Williams, who's received the most Oscar nominations (over 41) has received five Oscars, two Emmys, three Golden Globes and 18 Grammys. He's considered one of the best-known and most awarded composers in the United States.
• Around Town
A Jazzy Journey: 7 p.m. Feb. 8 Schein Hall at BIG Arts, Sanibel, 7 p.m. Feb. 9, First Presbyterian Church, Cape Coral
"In a Jazzy Journey, we are going to examine the relationship between jazz and classical music," Maestro Hall says. "The two pieces that will explore that is "Creation du Monde' by Milhaud, a French composer. He went to Harlem in the early part of the 1920s and was so taken by jazz that when he went back to France, he wrote in that idiom."
The second piece is Gershwin's "Rhapsody in Blue." Maestro Hall says that most people know the orchestral version, but they will be performing the original jazz band version.
"It was a ground-breaking concert in the 1920's when this piece was premiered, " he says. "It features a small group, saxophones, violins, no cellos, no basses, so it's not your standard orchestra. Even if you know this rhapsody, it's a different sound, a different take."
• Musical Triumph
7:30 p.m. March 20, Faith Presbyterian Church, Cape Coral
7:30 p.m. March 21, Sidney & Berne Davis Center for the Arts, Fort Myers
7 p.m. March 22, Schein Hall at BIG Arts, Sanibel
"We're going to perform one of Haydn's masses, 'Lord Nelson Mass,' for 'Musical Triumph,'" Maestro Hall says. "Haydn wrote about 12 masses."
The Mass includes the Symphony Chamber Chorus and soloists.
The other two pieces the symphony will perform in the program are Elgar's "Serenade for Strings in E minor" and Handel's "Royal Fireworks Music."
• Classics
The Glory of France: 8 p.m. Jan. 24 and 2:30 p.m. Jan. 25
"We'll perform Poulenc's 'Gloria,' featuring the Symphony Orchestra, a chorus that's part of the Southwest Florida Symphony," Maestro Hall says. "We'll also perform the Saint-Saens' 'Symphony No. 3.' It's music that will be familiar to people, even if they think they don't know it. It was used at the end of the movie 'Babe.'"
Star Crossed Lovers: 8 p.m. March 7 and 7 p.m. March 8 at the First Christian Church, downtown Fort Myers
The Southwest Florida Symphony will work in collaboration with the Florida Repertory Theatre for this concert.
"The idea is that everyone knows Leonard Bernstein's music, 'West Side Story,'" Maestro Hall says. "It's the story of Romeo and Juliet, updated and set in New York. So we're performing Bernstein's 'Symphonic Dances from West Side Story' and Prokofiev's "Suite from Romeo and Juliet."
"We're looking at two musical views of the same story. Two different takes on the Shakespearean play, and we're going to also see highlights from the play. We hope that one will inform the other and you will come out of the concert with an appreciation of how the composers have taken the drama of the story and put it into music."

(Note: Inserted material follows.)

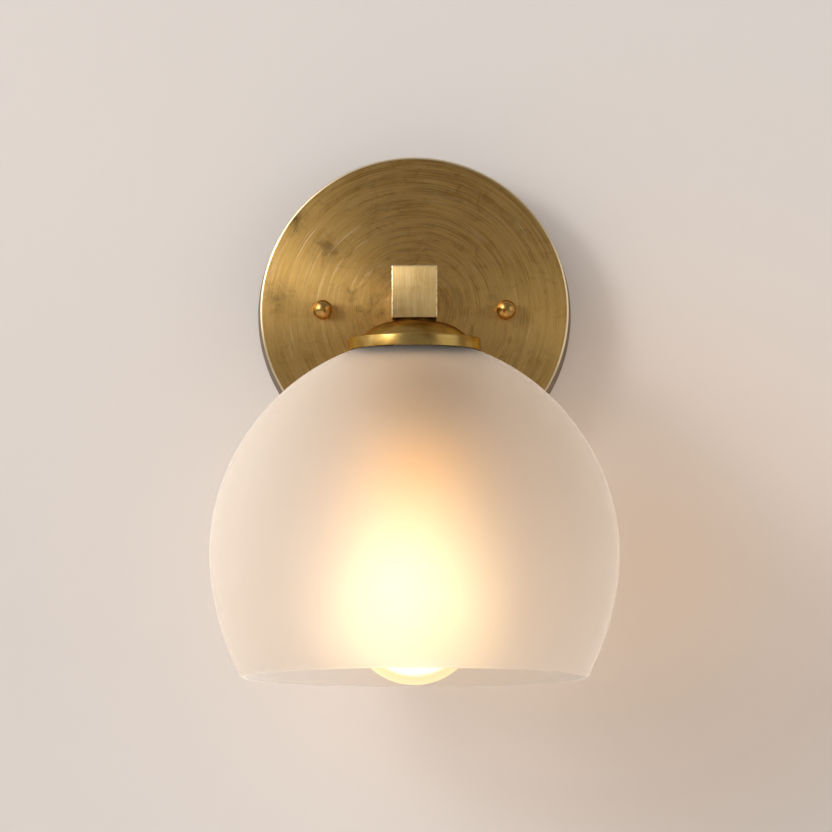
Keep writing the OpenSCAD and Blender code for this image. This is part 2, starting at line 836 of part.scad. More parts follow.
// The neutral contact: a rolled shell, its flange under the web, and a leg up to its terminal plate
module screw_shell() {
  shell_top = web_bottom;
  edge = 0.6;
  turns = floor((shell_top - contact_t - holder_bottom - 2 * edge) / base_pitch);
  wave_top = shell_top - contact_t - edge;
  inner = rolled_points(shell_r + base_thread_depth, base_thread_depth, base_pitch, turns, wave_top);
  outer = rolled_points(shell_outer_r, base_thread_depth, base_pitch, turns, wave_top);
  flange_in = 9;
  color([0.8, 0.72, 0.5])
    on_axis() {
      rotate_extrude()
        polygon(concat(
          [[flange_in, shell_top - contact_t], [flange_in, shell_top], [shell_outer_r, shell_top]],
          outer,
          reversed(inner),
          [[shell_r + base_thread_depth, shell_top - contact_t]]
        ));
      terminal_plate(-shell_leg_x - contact_t, -terminal_x + plate_reach, -terminal_x);
      translate([-shell_leg_x - contact_t, -leg_w / 2, web_bottom - contact_t])
        cube([contact_t, leg_w, web_t + 2 * contact_t]);
    }
}

// The live contact: a plate under its screw, a leg through the web and a tongue over the bulb's tip
module centre_contact() {
  tongue_l = 6;
  button_r = 2;
  color([0.8, 0.72, 0.5])
    on_axis() {
      terminal_plate(contact_leg_x, terminal_x + plate_reach, terminal_x);
      translate([contact_leg_x, -leg_w / 2, web_bottom - contact_t])
        cube([contact_t, leg_w, web_t + 2 * contact_t]);
      translate([contact_leg_x + contact_t - tongue_l, -leg_w / 2, web_bottom - contact_t])
        cube([tongue_l, leg_w, contact_t]);
      translate([contact_leg_x + contact_t - tongue_l, -leg_w / 2, web_bottom - 2 * contact_t])
        cube([contact_t, leg_w, 2 * contact_t]);
      translate([0, 0, tip_top + loose_gap]) cylinder(r = button_r, h = button_h + fine);
    }
}

module terminal_screws() {
  slot_cut = 0.7;
  shank_end = web_bottom + contact_t;
  color([0.75, 0.62, 0.3])
    on_axis()
      for (side = [-1, 1])
        translate([side * terminal_x, 0, 0])
          difference() {
            union() {
              translate([0, 0, shank_end])
                cylinder(r = screw_shank_r, h = screw_head_bottom - shank_end + fine, $fn = 32);
              translate([0, 0, screw_head_bottom]) cylinder(r = screw_head_r, h = screw_head_t, $fn = 32);
            }
            translate([-screw_head_r - cut, -slot_cut / 2, screw_head_bottom + screw_head_t / 2])
              cube([2 * (screw_head_r + cut), slot_cut, screw_head_t]);
          }
}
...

Musical Masterpieces: 8 p.m. April 4, 2:30 p.m. April 4
"Augustin Madelich, 24, an up-andcoming young soloist, is starting to make a name for himself, internationally," Maestro Hall says. "He will play Beethoven's Violin Concerto. And then we will play Tchaikovsky's Symphony No. 5. Tchaikovsky was very dramatic in his writing, full of the emotions of life. He wore his heart on his sleeve and wrote the same way. It's full of emotion, this piece, a great way to end the season.